--- begin Entries shown ---

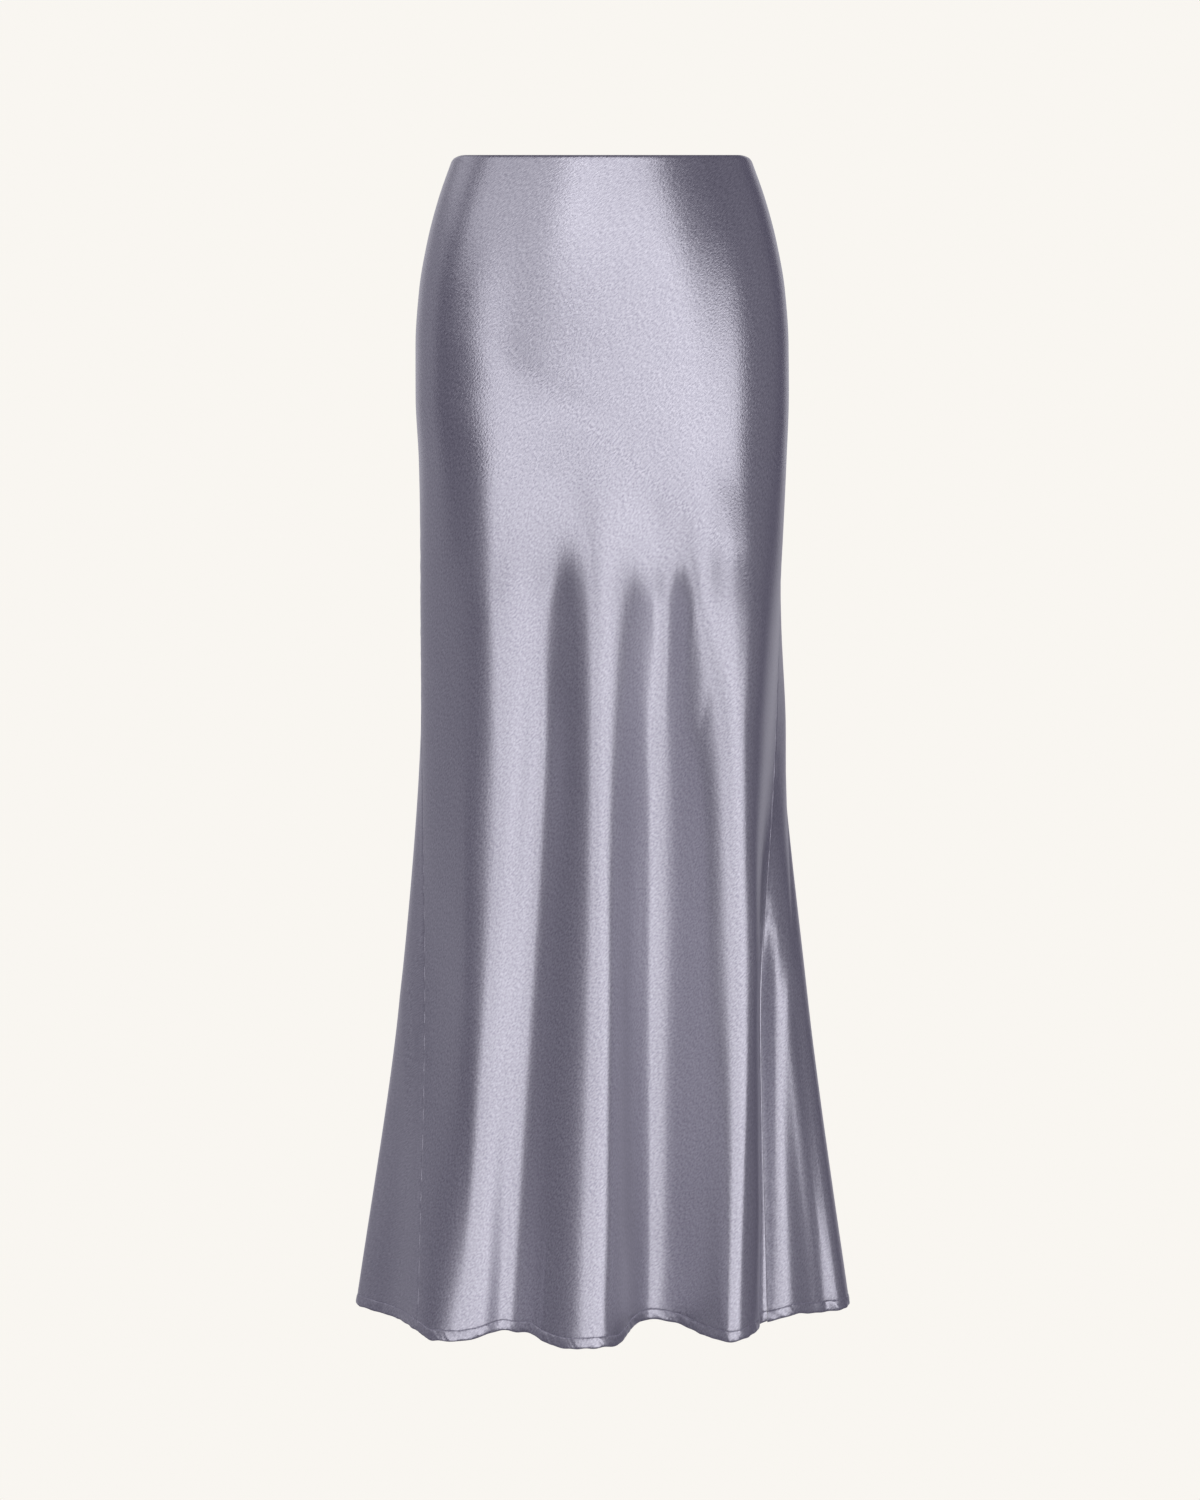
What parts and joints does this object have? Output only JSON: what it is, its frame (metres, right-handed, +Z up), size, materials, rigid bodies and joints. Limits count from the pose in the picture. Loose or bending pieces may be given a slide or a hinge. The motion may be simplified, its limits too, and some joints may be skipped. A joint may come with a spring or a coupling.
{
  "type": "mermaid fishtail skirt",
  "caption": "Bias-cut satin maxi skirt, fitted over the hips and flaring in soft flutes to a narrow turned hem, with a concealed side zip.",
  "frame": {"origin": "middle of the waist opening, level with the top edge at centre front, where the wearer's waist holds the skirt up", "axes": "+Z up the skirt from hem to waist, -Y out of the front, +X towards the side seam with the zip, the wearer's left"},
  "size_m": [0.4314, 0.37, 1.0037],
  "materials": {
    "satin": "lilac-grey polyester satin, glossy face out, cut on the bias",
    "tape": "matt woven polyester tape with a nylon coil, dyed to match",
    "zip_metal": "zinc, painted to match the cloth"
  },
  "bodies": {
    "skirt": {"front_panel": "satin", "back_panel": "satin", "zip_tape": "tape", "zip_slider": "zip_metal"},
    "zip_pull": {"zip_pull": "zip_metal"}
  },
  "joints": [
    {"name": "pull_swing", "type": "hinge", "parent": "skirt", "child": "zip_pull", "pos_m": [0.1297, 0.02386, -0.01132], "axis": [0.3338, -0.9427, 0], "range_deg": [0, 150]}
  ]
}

--- end Entries shown ---
--- begin Entries shown ---

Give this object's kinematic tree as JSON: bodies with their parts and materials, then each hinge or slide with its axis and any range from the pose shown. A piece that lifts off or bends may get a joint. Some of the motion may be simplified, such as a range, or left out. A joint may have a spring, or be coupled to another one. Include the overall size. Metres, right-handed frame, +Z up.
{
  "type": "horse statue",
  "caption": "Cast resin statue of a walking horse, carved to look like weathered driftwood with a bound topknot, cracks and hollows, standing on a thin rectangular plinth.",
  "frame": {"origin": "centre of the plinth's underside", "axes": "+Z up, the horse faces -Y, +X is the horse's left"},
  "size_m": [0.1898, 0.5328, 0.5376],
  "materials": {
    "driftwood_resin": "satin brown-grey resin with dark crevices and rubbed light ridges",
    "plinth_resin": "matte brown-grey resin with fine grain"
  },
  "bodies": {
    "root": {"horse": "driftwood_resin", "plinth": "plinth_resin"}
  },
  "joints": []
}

--- end Entries shown ---
--- begin Entries shown ---

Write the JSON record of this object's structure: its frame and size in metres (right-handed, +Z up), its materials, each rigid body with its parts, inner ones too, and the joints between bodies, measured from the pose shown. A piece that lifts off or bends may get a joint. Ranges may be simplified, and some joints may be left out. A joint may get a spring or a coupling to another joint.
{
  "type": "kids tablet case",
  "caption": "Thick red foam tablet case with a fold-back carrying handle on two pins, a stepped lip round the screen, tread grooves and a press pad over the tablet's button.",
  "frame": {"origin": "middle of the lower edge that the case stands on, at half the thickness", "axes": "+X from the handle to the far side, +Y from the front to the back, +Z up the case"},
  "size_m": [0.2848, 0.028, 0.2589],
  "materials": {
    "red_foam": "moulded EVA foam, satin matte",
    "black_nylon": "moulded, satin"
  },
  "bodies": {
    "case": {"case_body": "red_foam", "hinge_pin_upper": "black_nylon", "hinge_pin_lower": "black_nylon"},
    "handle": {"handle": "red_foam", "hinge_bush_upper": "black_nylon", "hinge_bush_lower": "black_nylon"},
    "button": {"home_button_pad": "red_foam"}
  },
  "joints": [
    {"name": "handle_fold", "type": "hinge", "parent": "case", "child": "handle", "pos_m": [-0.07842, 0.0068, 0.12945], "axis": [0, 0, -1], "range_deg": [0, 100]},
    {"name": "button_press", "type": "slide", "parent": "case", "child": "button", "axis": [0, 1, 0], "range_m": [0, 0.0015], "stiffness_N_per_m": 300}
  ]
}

--- end Entries shown ---

## Request:
Count every line above that holds the string "rigid" and give the total, nothing more.

## Task response:
2